Dans les couloirs du parlement, les élus conservateurs n'avaient aucune envie d'applaudir. Mais leurs critiques, à une exception près, ont été exprimées à mots couverts et de façon détournée.

«Un grand nombre de Canadiens (...) croient que c'est mal. Ils croient que c'est immoral», a lancé Brad Trost, candidat au leadership de son parti, et ouvertement opposé au droit à l'avortement.

M. Trost est l'exception, puisque tous ses collègues marchaient sur des oeufs.

«Notre position a toujours été de se contenter de faire les choses qui unissent les gens et que tout le monde peut appuyer, ce qui était le cas de l'initiative pour la santé des mères, des nouveau-nés et des enfants», a répété la leader par intérim du Parti conservateur, Rona Ambrose.

Le gouvernement de Stephen Harper avait exclu le financement des avortements de cette initiative. Mais Mme Ambrose refusait, mercredi après-midi, de dire tout haut ce qu'elle pensait de la décision du gouvernement libéral de financer des avortements à l'étranger.

Plusieurs députés conservateurs s'étaient manifestement consultés, utilisant les mêmes esquives.

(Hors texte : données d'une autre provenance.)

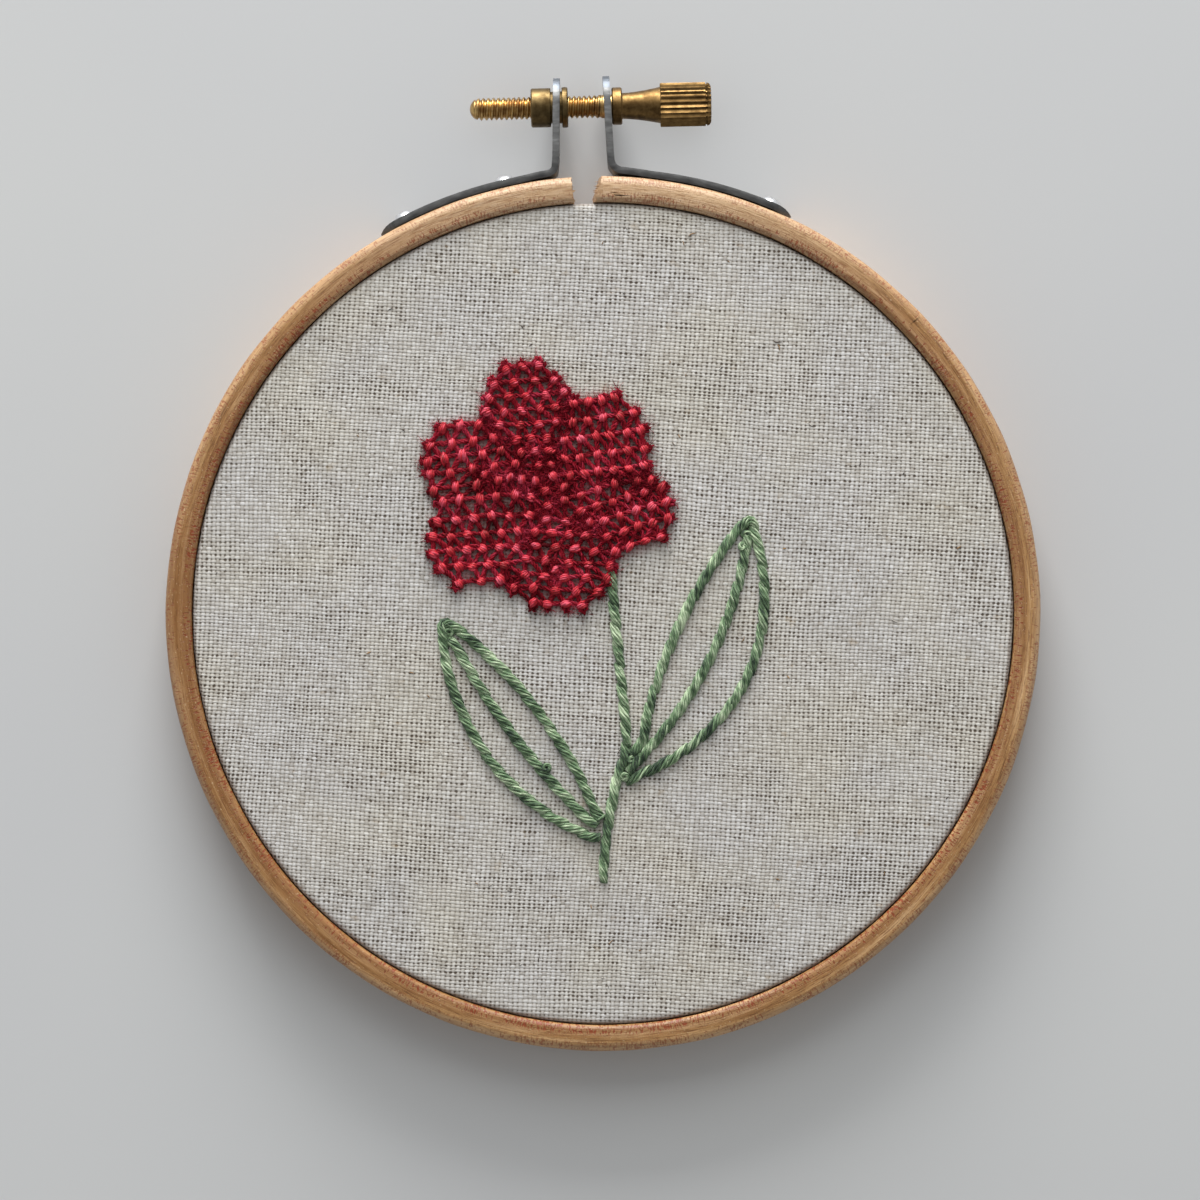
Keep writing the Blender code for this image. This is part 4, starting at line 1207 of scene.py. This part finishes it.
def add_strip(name, strip, steel):
    """A flat strip with rounded ends and eased edges, bent round the ring and up into an ear."""
    points = strip_path(strip)
    lengths = [0.0]
    for a, b in zip(points, points[1:]):
        lengths.append(lengths[-1] + (b - a).length)
    half = STRIP_WIDTH / 2
    narrowest = 0.12
    shares = (-1, -0.6, 0, 0.6, 1)
    bm = bmesh.new()
    row = [bm.verts.new((0, 0, 0)) for _ in shares]
    edges = [bm.edges.new(pair) for pair in zip(row, row[1:])]
    for i, (point, length) in enumerate(zip(points, lengths)):
        if i:
            made = bmesh.ops.extrude_edge_only(bm, edges=edges)["geom"]
            row = [v for v in made if isinstance(v, bmesh.types.BMVert)]
            edges = [e for e in made if isinstance(e, bmesh.types.BMEdge) and set(e.verts) <= set(row)]
            row.sort(key=lambda v: v.co.z)
        from_end = min(length, lengths[-1] - length, half)
        reach = half * max(narrowest, sqrt(1 - (1 - from_end / half) ** 2))
        for vertex, share in zip(row, shares):
            vertex.co = point + Vector((0, 0, CLASP_Z + share * reach))
    blank = in_scene(name + "_blank", finished_mesh(bm))
    thicken = blank.modifiers.new("thickness", "SOLIDIFY")
    thicken.thickness = SHEET
    thicken.offset = 0
    thicken.use_even_offset = True
    punch = finished_mesh(
        spun([(0, -2 * MM), (strip["hole"], -2 * MM), (strip["hole"], 2 * MM), (0, 2 * MM)], "X", 40)
    )
    punch.transform(
        CLASP.inverted() @ SCREW @ Matrix.Translation((strip["side"] * ear_x(strip, SCREW_FROM_CENTRE), 0, 0))
    )
    cutter = carve(blank, punch)
    ease = blank.modifiers.new("eased_edges", "BEVEL")
    ease.width = 0.14 * MM
    ease.segments = 2
    ease.limit_method = "ANGLE"
    ease.angle_limit = radians(55)
    mesh = settled_mesh(blank, cutter)
    mesh.transform(CLASP)
    place_piece(name + "_metal", mesh, steel, [name], sharp=40)


def add_rivet(name, turn, aluminium):
    """A low round head, slightly flattened by the setting tool, its axis along the ring's radius."""
    outline = (
        (0, 0.93), (0.3, 0.95), (0.42, 1), (0.6, 0.88), (0.78, 0.66), (0.92, 0.36), (1, 0.08), (1, 0), (0, 0),
    )
    bm = spun([(out * RIVET_RADIUS, up * RIVET_HEIGHT) for out, up in outline], "Z", 36)
    seat = OUTER_RADIUS + GAP - HUG + (STRIP_THICKNESS + SHEET) / 2
    mesh = finished_mesh(bm)
    mesh.transform(
        CLASP
        @ Matrix.Translation((seat * sin(turn), seat * cos(turn), CLASP_Z))
        @ Matrix.Rotation(-turn, 4, "Z")
        @ Matrix.Rotation(-pi / 2, 4, "X")
    )
    place_piece(name + "_head", mesh, aluminium, [name], sharp=60)


def ear_slot(strip, radius):
    """Half the room that a round piece needs along the screw to clear a leaning ear."""
    off_square = abs(ear_lean(strip) - strip["side"] * (CLASP_TURN - SCREW_TILT))
    return STRIP_THICKNESS / 2 + radius * tan(off_square) + GAP


def add_nut(brass):
    """A plain barrel with turned chamfers, a neck through the left ear and a flange behind it."""
    ear = -ear_x(STRIPS["left"], SCREW_FROM_CENTRE)
    slot = ear_slot(STRIPS["left"], NUT_RADIUS)
    start, end = ear - slot - NUT_BODY_LENGTH, ear + slot + NUT_FLANGE_LENGTH
    slot -= SNUG
    chamfer, ease = 0.16 * MM, 0.08 * MM
    profile = [
        (NUT_BORE_RADIUS, start + chamfer),
        (NUT_BORE_RADIUS + chamfer, start),
        (NUT_RADIUS - chamfer, start),
        (NUT_RADIUS, start + chamfer),
        (NUT_RADIUS, ear - slot - ease),
        (NUT_RADIUS - ease, ear - slot),
        (NUT_NECK_RADIUS, ear - slot),
        (NUT_NECK_RADIUS, ear + slot),
        (NUT_RADIUS, ear + slot),
        (NUT_RADIUS + ease, ear + slot + ease),
        (NUT_RADIUS + ease, end - 0.12 * MM),
        (NUT_RADIUS - 0.04 * MM, end),
        (NUT_BORE_RADIUS + chamfer, end),
        (NUT_BORE_RADIUS, end - chamfer),
    ]
    mesh = finished_mesh(spun(profile, "X", 56))
    mesh.transform(SCREW)
    return place_piece("barrel_nut", mesh, brass, ["nut"], sharp=35)


def add_thread(golden, end):
    """A plain rod whose surface is moved in to a helix, with a domed tip and a smooth shank."""
    row = THREAD_PITCH / 10
    rows = int((end - TIP_X) / row)
    rod = [(0, TIP_X)] + [(THREAD_RADIUS, TIP_X + 0.02 * MM + row * i) for i in range(rows)]
    bm = spun(rod + [(SHANK_RADIUS, end), (0, end)], "X", 36)
    for vertex in bm.verts:
        x, y, z = vertex.co
        radius = hypot(y, z)
        if radius < 1e-6:
            continue
        phase = (x / THREAD_PITCH - atan2(y, z) / FULL_TURN) % 1
        # A flat crest, straight flanks and a narrow root
        share = min(1.0, max(0.0, abs(2 * phase - 1) * 1.35 - 0.2))
        wanted = THREAD_RADIUS - THREAD_DEPTH * share
        if x > THREAD_END_X:
            wanted += (SHANK_RADIUS - wanted) * min(1.0, (x - THREAD_END_X) / (1.5 * MM))
        from_tip = (x - TIP_X) / (0.8 * THREAD_RADIUS)
        if from_tip < 1:
            dome = sqrt(max(0.0, 1 - (1 - from_tip) ** 2))
            wanted = min(wanted, (THREAD_RADIUS - 0.1 * MM) * dome)
        vertex.co = (x, y * wanted / radius, z * wanted / radius)
    mesh = finished_mesh(bm)
    mesh.transform(SCREW)
    return place_piece("thumbscrew_thread", mesh, golden, body="thumbscrew")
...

«Il y a beaucoup de choses qui se passent ici au Canada, spécialement avec les femmes autochtones. (...) Mieux vaut dépenser l'argent ici au Canada», de l'avis du député albertain Matt Jeneroux.

«En ce moment, je pense qu'il est vraiment important que nous regardions les questions chez nous et les gens qui ont besoin de cet argent comme les femmes autochtones», reprenait, en écho, sa collègue ontarienne Karen Vecchio.

Cet argument a fait bondir le Nouveau Parti démocratique.

«Je ne voudrais en aucun cas opposer les femmes autochtones d'ici et les besoins des femmes dans le monde, ailleurs. On est un pays du G7. Je pense qu'on a les ressources suffisantes pour être capables de faire les deux en même temps. Je n'aime pas beaucoup qu'on fasse cette opposition-là comme les conservateurs le font», s'est indigné le député néo-démocrate Alexandre Boulerice.